The Senate Democrats’ attorney, Eric Madiar, noted in his response to Fahner that the Democratic proposal now on the table cuts the same amount from the unfunded liabilities — a plan that Fahner now calls “insufficient” and “token.”
Only the Chicago Tribune’s editorial board, whose often ill-informed catcalls about pension reform make Fahner look downright moderate, attempted to come to his defense. The editorial page claimed that Fahner didn’t really mean that the problem was “mathematically” unfixable, but that it was unfixable because of a lack of political will.
That’s a misreading. Fahner clearly stated in his memo to the Civic Committee membership that even the reform measure he demanded would merely “slow the bleeding” and “minimize the long-term damage” to the system.
Either way, few at the statehouse will listen much to the Tribune editorial board in light of the election outcomes. The paper’s endorsed candidates and positions were almost thumped harder than the GOP.
TRS in its piece toughened its bargaining position.
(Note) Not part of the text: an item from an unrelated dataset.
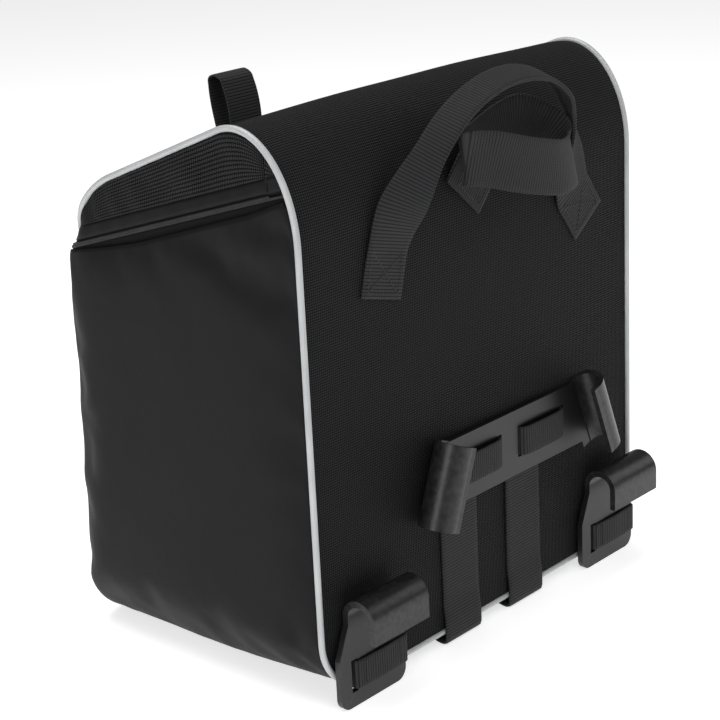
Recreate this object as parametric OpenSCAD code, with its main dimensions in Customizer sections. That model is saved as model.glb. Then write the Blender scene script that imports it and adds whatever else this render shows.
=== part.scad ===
// Single bicycle pannier bag with a zipped lid, rail hooks, a stay bracket and webbing straps.
// Millimetres.  +Z is up, +Y is the outward normal of the back that faces the rack, X is the width.

/* [Bag body] */
// Width of the bag across its back
bag_w = 358; // [340:1:380]
// Depth of the bag at its fullest height
bag_d = 245; // [225:1:260]
// Height from the bag's bottom to the crest of the rolled top
bag_h = 386; // [370:1:410]
// Thickness of the outer fabric with its foam backing
skin_t = 2.4; // [2:0.1:3]
// Thickness of the stiffening boards and of the foam behind the sides
board_t = 2; // [1.5:0.1:2.5]
// Thickness of the lining cloth
lining_t = 0.8; // [0.6:0.1:1.2]
// Radius of the bottom corners of the back
corner_r = 42; // [30:1:55]
// Radius of the upright front corners
front_corner_r = 12; // [8:1:20]
// Width of the reflective piping around the back and the lid
piping_w = 4.6; // [3.6:0.1:5]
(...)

While the head of the agency a few weeks ago had seemed to suggest that some reductions in benefits are inevitable, the article by TRS chief Dick Ingram emphasizes that all changes must follow a clause in the state Constitution that TRS believes bans any reduction in benefits once a teacher is hired and, beyond that, says lesser benefits that lawmakers enacted a couple of years ago create “inequity” and “penalize” the newbies.
* SJ-R Editorial: The Civic Committee’s pension meltdown: Unfortunately, Fahner provided no proof or actuarial study to back up his statements. Regardless, those suggestions are both unconstitutional and politically dead on arrival.
* Sun-Times Editorial: Excellent time for a state pension storm: But we part company, vociferously so, on Fahner’s proposal to eliminate COLAs altogether. This would mean a $30,000 pension for a retired 70-year-old today — a retiree who gets no social security — would never change. Instead, we favor scaling back the compounding and overly generous COLA that retirees currently receive. We also support the strongest language possible to force the state to make its annual pension payments.